Мне было не по себе, я чувствовал, что обида отца впивается в меня, укореняется во мне. Малейшую несправедливость на свете я всегда воспринимал болезненно, а вот собственную вину как бы и не заметил. Даже отчета в ней себе не отдавал. Конечно, можно оправдать себя десятками предлогов. Вина от этого все равно не станет ни меньше, ни слабей. Вон отец чуть раньше оплошал перед мамой, но тут же вину свою загладил. Я встал и несколько приподнятым тоном, будто тост провозглашая, заговорил:
— Папа, мама, сестры мои, я вам обещаю, что завтра же побегу к начальству, сам не сам буду, если не добьюсь, чтобы за вами сразу же прислали повозку и привезли вас к нам в колхоз. У нас все совсем иначе. Составили бригаду эвакуированных. Все работают на полях. Каждый день получают еду, трудодни. Условия человеческие, нормальные кибитки. Некоторые даже держат козу, выращивают птиц. Живут и войну переживут… Завтра же побегу.
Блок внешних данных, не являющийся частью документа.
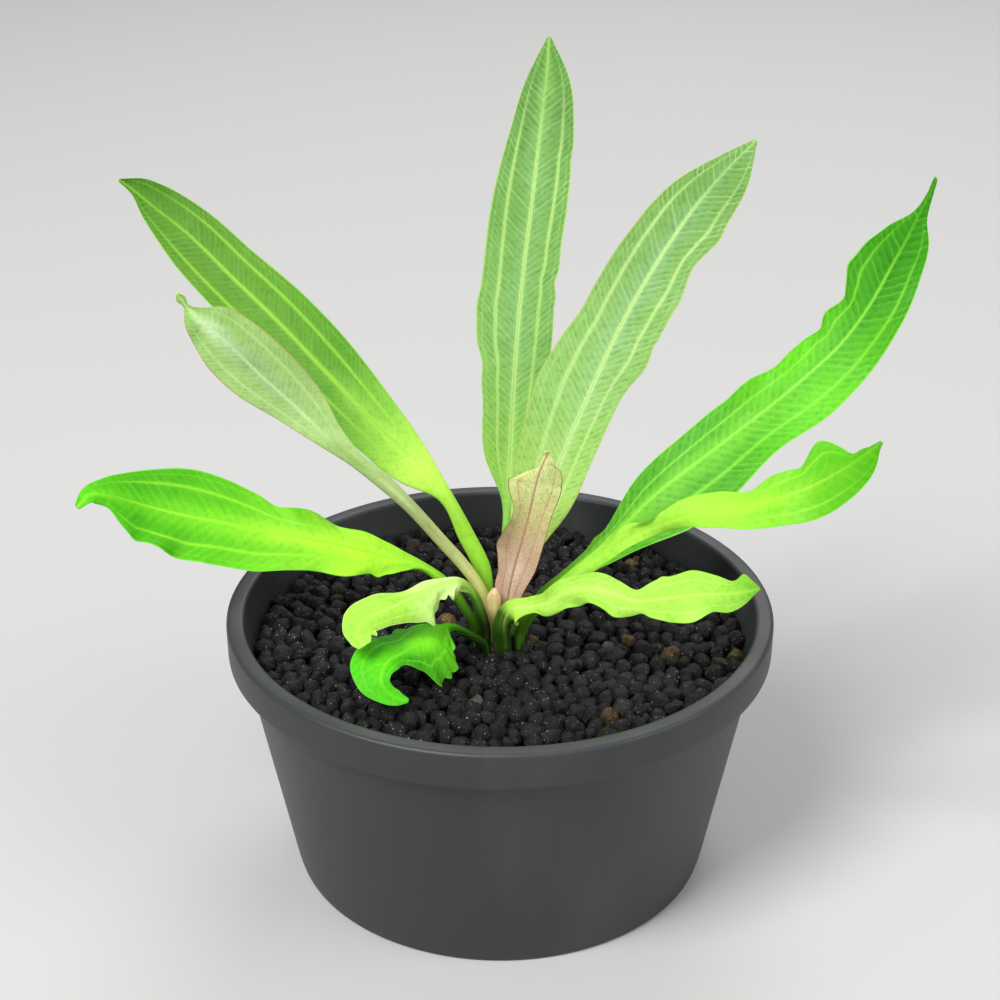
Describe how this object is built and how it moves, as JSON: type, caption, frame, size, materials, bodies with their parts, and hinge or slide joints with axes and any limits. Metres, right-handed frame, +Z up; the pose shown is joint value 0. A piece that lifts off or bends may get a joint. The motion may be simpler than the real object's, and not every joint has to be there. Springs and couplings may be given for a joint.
{
  "type": "potted echinodorus",
  "caption": "Rosette of strap-shaped ribbed green leaves, some of them curled, growing from a short crown in dark granular soil in a plain round tapered pot.",
  "frame": {"origin": "centre of the pot's flat base, on the surface that it stands on", "axes": "+Z up, +X to the right of the plant seen from its front, +Y away from the front"},
  "size_m": [0.1459, 0.098, 0.1454],
  "materials": {
    "pot_plastic": "plain charcoal black, satin",
    "dark_soil": "round baked clay grains, near black, slightly damp",
    "crown_skin": "brown-green rootstock skin",
    "sage_leaf": "sage green leaf with lighter ribs, satin, slightly translucent",
    "green_leaf": "bright green leaf with yellow-green ribs, satin, slightly translucent",
    "lime_leaf": "lime green leaf, satin, slightly translucent",
    "pale_leaf": "pale olive leaf with a thin brown margin, satin",
    "red_leaf": "olive to pinkish brown new leaf with red-brown veins, satin"
  },
  "bodies": {
    "root": {"pot": "pot_plastic", "soil": "dark_soil", "crown": "crown_skin", "leaf_tall": "sage_leaf", "leaf_broad": "sage_leaf", "leaf_young": "red_leaf", "leaf_bud": "red_leaf", "leaf_upper_left": "green_leaf", "leaf_pale": "pale_leaf", "leaf_low_left": "green_leaf", "leaf_right": "green_leaf", "leaf_low_right": "green_leaf", "leaf_front_right": "lime_leaf", "leaf_curled_upper": "lime_leaf", "leaf_curled_lower": "green_leaf"}
  },
  "joints": []
}
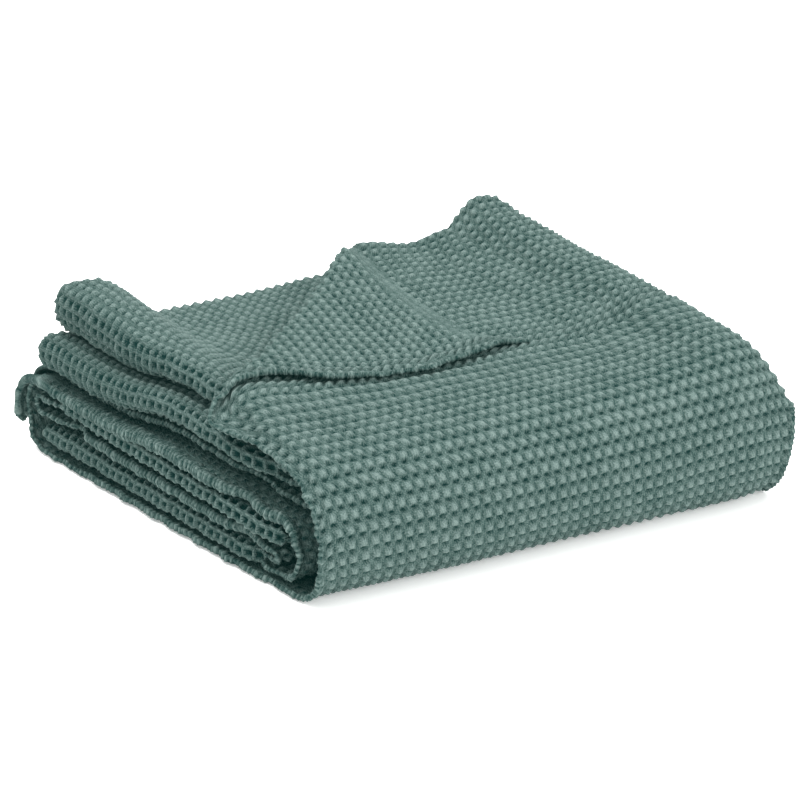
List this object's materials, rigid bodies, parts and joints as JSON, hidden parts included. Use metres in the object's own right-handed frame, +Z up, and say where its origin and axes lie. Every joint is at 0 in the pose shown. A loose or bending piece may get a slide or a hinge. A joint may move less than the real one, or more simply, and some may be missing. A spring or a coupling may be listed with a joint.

Ни на один день откладывать не стану.
Вокруг «стола» на минуту воцарилось молчание. У мамы глаза налились влагой. Блеснула слеза. Быстро скатилась по ее щеке. Быстро куда-то запропастилась.
— Твоими устами да мед пить, — еле выговорила мама.
Никогда в жизни я не вел дневников. В ту пору, конечно, тем более. Эти несколько дневниковых страничек я записал позже, по памяти. Так, как если бы я тогда вел дневник, тогда их писал.
Через несколько дней к амбулатории нашего кишлака подкатила повозка с папой, мамой и с тремя моими сестричками. Для них уже была приготовлена кибитка. Ольга угостила их царским, по тому времени, завтраком.
Нохем Патлажанер, товарищ Бровер и все женщины, эвакуированные из еврейского колхоза под Одессой, начали звать моего отца Ицик бессарабский.